Le couvre-feu, douteux contre-feu mais vrai cache-sexe
Politique

Le couvre-feu, douteux contre-feu mais vrai cache-sexe

Par Philippe Oswald - Publié le 15/10/2020
Et revoilà le confinement, ou plutôt le semi-confinement, localisé, nocturne et qualifié par Emmanuel Macron de « couvre-feu » pour filer la métaphore présidentielle du début de l’épidémie : « Nous sommes en guerre ! ». Ce couvre-feu (de 21 heures à 6 heures du matin) touchera à partir de vendredi soir minuit (et non samedi : le premier ministre Jean Castex a corrigé le président, ce 15 octobre) et pour au moins quatre semaines, vingt millions d’habitants d’Île-de-France et de huit métropoles (Lille, Rouen, Lyon, Grenoble, Saint-Étienne, Aix-Marseille, Montpellier, Toulouse). C’est la seule nouvelle à retenir de la demi-heure présidentielle d’hier soir, allocution déguisée en interview devant deux faire-valoir rompus au genre « pas de question qui fâche ». Le reste, les gestes barrières, les mesures de bon sens pour protéger les personnes vulnérables d’un virus « qui tue », merci, on savait déjà.

Le chef de l’État n’a ouvert aucune perspective sur sa stratégie sanitaire et sur son articulation avec la préservation de l’économie. Deux de ses phrases ont néanmoins retenu l’attention : cette incise insolite sur l’application « StopCovid » qui « n’est pas un échec » mais « n’a pas marché » et, plus inquiétante, cette affirmation : « On s’était habitué à être une société d’individus libres. Mais nous sommes une nation de citoyens solidaires »… Comme si l’heure était venue de sacrifier nos libertés fondamentales à une solidarité précisément mise à mal, non seulement par le « séparatisme », mais par des ukases sanitaires (dans les EHPAD par exemple).
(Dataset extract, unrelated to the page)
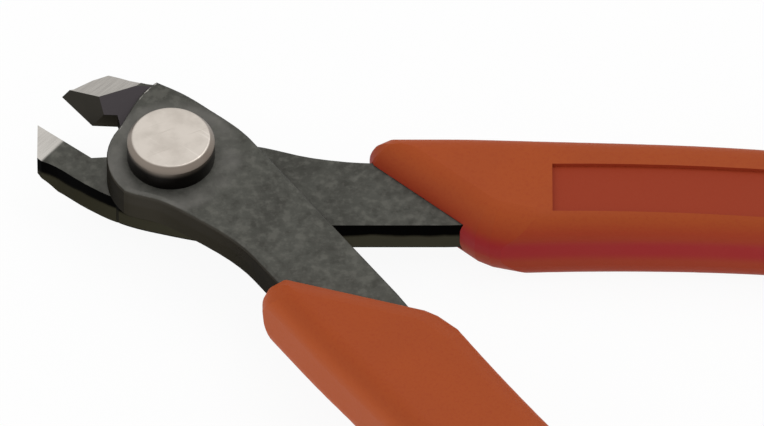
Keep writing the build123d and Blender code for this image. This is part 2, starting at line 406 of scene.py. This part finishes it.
@dataclass(frozen=True)
class BrightRivet:
    """Warm silver steel with faint scratches, with a darker painted shade on its bevel ring and
    near-black painted shade low on the head's side all round.
    """

    face: Colour = srgb(198, 190, 181)
    dull: Colour = srgb(172, 164, 155)
    # bevel and low are painted shade: a darker ring on the bevel round the face, and near-black
    # low on the head's side.
    bevel: Colour = srgb(132, 122, 112)
    low: Colour = srgb(22, 19, 17)
    dark_scratch: Colour = srgb(160, 150, 140)
    light_scratch: Colour = srgb(236, 230, 222)
    face_radius: float = 0.00425
    bevel_soft: float = 0.0001
    head_low: float = 0.0103
    head_high: float = 0.0116

    def material(self, name: str) -> bpy.types.Material:
        """Build the finish.

        Args:
            name: The material's name.

        Returns:
            The material.
        """
        shader = Shader(name)
        height = shader.axis(shader.place, "Z")
        cloud = shader.noise(0.0025, 4.0)
        scratch = shader.noise(0.0004, 2.0, (0.06, 1.0, 1.0), 25.0)
        cross = shader.noise(0.0005, 2.0, (0.07, 1.0, 1.0), -40.0)
        skin = shader.mix(cloud.ramp(0.35, 0.75, 0.7), self.face, self.dull)
        skin = shader.mix(scratch.ramp(0.62, 0.75, 0.45), skin, self.dark_scratch)
        skin = shader.mix(cross.ramp(0.62, 0.75, 0.2), skin, self.light_scratch)
        inner, outer = self.face_radius - self.bevel_soft, self.face_radius + self.bevel_soft
        # Painted shade: a darker ring painted on the bevel round the face.
        bevel = shader.from_pivot().ramp(inner, outer)
        skin = shader.mix(bevel, skin, self.bevel)
        # Painted shade: near-black painted low on the head's side, all round.
        skin = shader.mix(height.ramp(self.head_high, self.head_low), skin, self.low)
        return shader.dress(
            Base_Color=skin,
            Metallic=0.8,
            Specular_IOR_Level=0.2,
            Roughness=0.38 + (cloud - 0.5) * 0.2 + (scratch - 0.5) * 0.1,
            Normal=shader.bump(scratch * 0.5 + cross * 0.5, 0.00002, 0.5),
        )


@dataclass(frozen=True)
class SpringWire:
    """Plain drawn spring wire with fine lines along it."""

    skin: Colour = srgb(140, 138, 134)
    lines: Colour = srgb(98, 95, 90)

    def material(self, name: str) -> bpy.types.Material:
        """Build the finish."""
        shader = Shader(name)
        grain = shader.noise(0.0003, 3.0)
        skin = shader.mix(grain.ramp(0.3, 0.8, 0.6), self.skin, self.lines)
        return shader.dress(
            Base_Color=skin,
            Metallic=0.9,
            Roughness=0.3 + grain * 0.15,
            Normal=shader.bump(grain, 0.00001, 0.4),
        )


@dataclass(frozen=True)
class MouldedVinyl:
    """Soft matt vinyl, orange brown on its flats and redder in its panel.

    Attributes:
        panel_height: The height of the sunk panel's floor.
        side: The colour of its side walls: painted shade on the upper grip, painted light on the
            lower grip.
        band: The colour of the stripe along them: a darker red painted shade on the upper grip,
            the sides' painted light on the lower grip.
        band_height: The height of that stripe's middle.
    """

    panel_height: float
    side: Colour
    band: Colour
    band_height: float = 0.0034
    band_reach: float = 0.0005
    band_soft: float = 0.0015
    skin: Colour = srgb(156, 69, 30)
    light: Colour = srgb(166, 75, 30)
    red: Colour = srgb(142, 47, 26)

    def material(self, name: str) -> bpy.types.Material:
        """Build the finish.

        Args:
            name: The material's name.

        Returns:
            The material.
        """
        shader = Shader(name)
        upright = shader.axis(shader.normal, "Z")
        height = shader.axis(shader.place, "Z")
        cloud = shader.noise(0.012, 4.0)
        pores = shader.noise(0.00035, 3.0)
        skin = shader.mix(cloud.ramp(0.35, 0.7, 0.35), self.skin, self.light)
        skin = shader.mix(pores.ramp(0.45, 0.8, 0.25), skin, self.red)
        floor = height.band(self.panel_height, 0.00012, 0.00008)
        skin = shader.mix(floor * abs(upright).ramp(0.9, 0.98) * 0.8, skin, self.red)
        # Painted shading on the side walls: darker red on the upper grip, lighter orange on the
        # lower grip.
        side_painted_shading = abs(upright).ramp(0.9, 0.3)
        skin = shader.mix(side_painted_shading * 0.7, skin, self.side)
        # Painted shade: a darker red stripe along the upper grip's sides; on the lower grip it
        # takes the sides' painted light.
        stripe = height.band(self.band_height, self.band_reach, self.band_soft)
        skin = shader.mix(stripe * side_painted_shading * (cloud * 0.5 + 0.55), skin, self.band)
        return shader.dress(
            Base_Color=skin,
            Roughness=0.52 + (cloud - 0.5) * 0.12 + (pores - 0.5) * 0.1,
            Specular_IOR_Level=0.12,
            Normal=shader.bump(pores, 0.00004, 0.4),
        )


@dataclass
class Studio:
    """The pale floor, the lamps, the sky and the camera."""

    aim: Vector = field(default_factory=lambda: Vector((0.02285, -0.00465, 0.00475)))
    elevation: float = 49.0
    view_width: float = 0.08276
    lens: float = 900.0
    floor_reach: float = 6.0
    floor_level: float = -0.002025
    floor_white: float = 0.93
    sky_light: float = 0.75

    def build(self) -> None:
        """Make the whole studio."""
        self.camera()
        self.floor()
        self.sky()
        self.lamp("key_lamp", Vector((0.45, 0.35, 1.15)), 0.9, 4.5)
        self.lamp("fill_lamp", Vector((-0.9, -0.3, 0.9)), 0.8, 1.5)
        log.info("studio built")

    def camera(self) -> None:
        """Place the camera so that the given width fills the picture at the aim."""
        data = bpy.data.cameras.new("studio_camera")
        camera = bpy.data.objects.new("studio_camera", data)
        bpy.context.scene.collection.objects.link(camera)
        data.sensor_width = 36.0
        data.lens = self.lens
        data.clip_start = 0.1
        data.clip_end = 50.0
        rise = math.radians(self.elevation)
        back = Vector((0, -math.cos(rise), math.sin(rise)))
        camera.location = self.aim + back * (self.view_width / data.sensor_width * self.lens)
        camera.rotation_mode = "QUATERNION"
        camera.rotation_quaternion = (-back).to_track_quat("-Z", "Y")
        bpy.context.scene.camera = camera

    def seen(self, tree: bpy.types.NodeTree) -> bpy.types.NodeSocket:
        """Be 1 for what the camera sees, directly, mirrored or through, and 0 for falling light.

        Args:
            tree: The node tree that asks.

        Returns:
            The socket with the answer.
        """
        path = tree.nodes.new("ShaderNodeLightPath")
        answer = path.outputs["Is Camera Ray"]
        for kind in ("Is Glossy Ray", "Is Transmission Ray"):
            either = tree.nodes.new("ShaderNodeMath")
            either.operation = "MAXIMUM"
            tree.links.new(answer, either.inputs[0])
            tree.links.new(path.outputs[kind], either.inputs[1])
            answer = either.outputs[0]
        return answer

    def floor(self) -> None:
        """Lay a pale floor that looks almost white and keeps the shadow."""
        bpy.ops.object.select_all(action="DESELECT")
        centre = (0, 0, self.floor_level)
        bpy.ops.mesh.primitive_plane_add(size=2 * self.floor_reach, location=centre)
        floor = bpy.context.object
        floor.name = "studio_floor"
        material = bpy.data.materials.new("pale_floor")
        material.use_nodes = True
        tree = material.node_tree
        surface = tree.nodes["Principled BSDF"]
        surface.inputs["Base Color"].default_value = (0.86, 0.86, 0.86, 1)
        surface.inputs["Roughness"].default_value = 0.9
        glow = tree.nodes.new("ShaderNodeEmission")
        glow.inputs["Strength"].default_value = 1.0
        blend = tree.nodes.new("ShaderNodeMixShader")
        share = tree.nodes.new("ShaderNodeMath")
        share.operation = "MULTIPLY"
        share.inputs[1].default_value = self.floor_white
        tree.links.new(self.seen(tree), share.inputs[0])
        tree.links.new(share.outputs[0], blend.inputs[0])
        tree.links.new(surface.outputs[0], blend.inputs[1])
        tree.links.new(glow.outputs[0], blend.inputs[2])
        tree.links.new(blend.outputs[0], tree.nodes["Material Output"].inputs["Surface"])
        floor.data.materials.append(material)

    def sky(self) -> None:
        """Light evenly from all round, and show white where it is seen."""
        world = bpy.data.worlds.new("studio_sky")
        bpy.context.scene.world = world
        world.use_nodes = True
        tree = world.node_tree
        soft = tree.nodes["Background"]
        soft.inputs["Strength"].default_value = self.sky_light
        soft.inputs["Color"].default_value = (1, 1, 1, 1)
        white = tree.nodes.new("ShaderNodeBackground")
        white.inputs["Color"].default_value = (1, 1, 1, 1)
        white.inputs["Strength"].default_value = 1.0
        blend = tree.nodes.new("ShaderNodeMixShader")
        tree.links.new(self.seen(tree), blend.inputs[0])
        tree.links.new(soft.outputs[0], blend.inputs[1])
        tree.links.new(white.outputs[0], blend.inputs[2])
        tree.links.new(blend.outputs[0], tree.nodes["World Output"].inputs["Surface"])

    def lamp(self, name: str, place: Vector, size: float, power: float) -> None:
        """Hang a soft square lamp that faces the object.

        Args:
            name: The lamp's name.
            place: Where it hangs.
            size: Its side.
            power: Its power in watts.
        """
        data = bpy.data.lights.new(name, "AREA")
        data.shape = "SQUARE"
        data.size = size
        data.energy = power
        lamp = bpy.data.objects.new(name, data)
        bpy.context.scene.collection.objects.link(lamp)
        lamp.location = place
        lamp.rotation_mode = "QUATERNION"
        lamp.rotation_quaternion = (self.aim - place).to_track_quat("-Z", "Y")


@dataclass
class Cutter:
    """The cutter's own pieces and their finishes."""

    front_jaw: GroundJaw = GroundJaw(
        (-12.0 * MILLIMETRE, 12.05 * MILLIMETRE), (-8.65 * MILLIMETRE, 7.88 * MILLIMETRE), 1, 24.5
    )
    back_jaw: GroundJaw = GroundJaw(
        (-14.6 * MILLIMETRE, 8.0 * MILLIMETRE), (-8.7 * MILLIMETRE, 3.27 * MILLIMETRE), -1, 28.8
    )
    throat_tilt: float = 36.8
    throat_heading: float = -94.4

    def throat(self) -> Vector:
        """The outward direction of the front jaw's throat facet."""
        tilt = math.radians(self.throat_tilt)
        heading = math.radians(self.throat_heading)
        level = Vector((math.cos(heading), math.sin(heading), 0)) * math.sin(tilt)
        return level + Vector((0, 0, math.cos(tilt)))

    def paint(self, node: Node, material: bpy.types.Material) -> None:
        """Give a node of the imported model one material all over.

        Args:
            node: The node's name.
            material: Its new material.
        """
        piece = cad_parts[node.value]
        for slot in piece.material_slots:
            slot.material = material
        log.info("%s dressed in %s", node.value, material.name)

    def build(self) -> None:
        """Dress every piece."""
        self.paint(
            Node.FRONT_BLADE,
            BlackenedSteel(
                self.front_jaw, wall_middle=0.0067, bright_reach=0.0, throat=self.throat()
            ).material("front_blackened_steel"),
        )
        self.paint(
            Node.BACK_BLADE,
            BlackenedSteel(
                self.back_jaw,
                wall_middle=0.0030,
                bright_reach=0.0034,
                # Painted shade: near-black upper side wall; painted reflection: lighter olive
                # lower side wall.
                wall_upper=srgb(4, 3, 2),
                wall_lower=srgb(59, 57, 47),
            ).material("back_blackened_steel"),
        )
        self.paint(Node.RIVET, BrightRivet().material("rivet_silver"))
        self.paint(Node.SPRING, SpringWire().material("spring_wire_steel"))
        # Painted shade: the upper grip's sides are painted redder, with a darker red stripe along
        # them.
        upper = MouldedVinyl(
            panel_height=0.007075, side=srgb(162, 58, 38), band=srgb(160, 34, 42)
        )
        # Painted light: the lower grip's sides and stripe are painted a lighter orange.
        lower_side_painted_light = srgb(184, 88, 44)
        lower = MouldedVinyl(panel_height=0.002445, side=lower_side_painted_light, band=lower_side_painted_light)
        self.paint(Node.UPPER_GRIP, upper.material("upper_vinyl"))
        self.paint(Node.LOWER_GRIP, lower.material("lower_vinyl"))


def main() -> None:
    """Build the cutter and the studio."""
    bpy.context.scene.view_settings.view_transform = "Standard"
    Cutter().build()
    Studio().build()


if __name__ == "__main__":
    main()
Enfin cet aveu, glissé au passage : ce couvre-feu est destiné à freiner la diffusion du virus pour ne pas saturer les réanimations dans les hôpitaux où 30% à 40% des lits sont occupés par des malades de la Covid-19.

Autrement dit, il s’agit une nouvelle fois « d’aplatir la courbe », c’est-à-dire de lisser dans le temps le nombre de cas graves afin de soulager nos services sanitaires. Mais rassurons-nous, « nous n’avons pas perdu le contrôle ». En tout cas, pas comme au printemps dernier. Mais depuis le pic tragique d’avril, on attend toujours 6000 lits de réanimation pour atteindre les 12 000 promis par le ministre de la Santé, ou plutôt, on ne les attend plus, car, les aurait-on, ils seraient inutiles, faute de personnel formé à la « réa » (cf. LSDJ 1092).

C’est donc encore et toujours à cause de ces « défauts manifestes d’anticipation, de préparation et de gestion » pointés par le rapport de la « Mission indépendante d’évaluation de la réponse française à la crise sanitaire engendrée par l’épidémie de Covid-19 » que vingt millions de Français vont être soumis au couvre-feu. Ils seront privés de dîners entre amis, de restaurant, de bar, de cinéma, de théâtre, sommés d’être rentrés chez eux avant 21 heures sous peine d’une amende de 135€ et de 1500€ « en cas de récidive » ! Bien entendu, ces menaces n’auront aucun effet dans les banlieues et quartiers « sensibles » où l’on voit mal des policiers s’aventurer à verbaliser les contrevenants… Mais les autres citadins, ceux qui ne jouent pas aux artificiers et ne tendent pas d’embuscade à la police, devront payer ou trouver des dérivatifs « confinés » à leur déprime.

Quant aux professionnels de la restauration et des spectacles une nouvelle fois stigmatisés, comme s’ils étaient les principaux responsables des contaminations (on attend toujours l’étude épidémiologique qui le démontrera), ils oscillent entre colère et désespoir. Combien d’entre eux survivront-ils à ces nouvelles fermetures administratives ? Après ces boucs émissaires, ce sont tous les Français, quelles que soient leurs activités et leurs ressources économiques, qui vont éprouver de plus en plus durement les conséquences sociales et psychologiques de cette crise sanitaire, révélatrice d’une profonde crise de civilisation. Rarement dans l’histoire, sinon sous les régimes totalitaires, on aura vu toute une société être ainsi poussée à « mourir de peur » par ceux qui la gouvernent.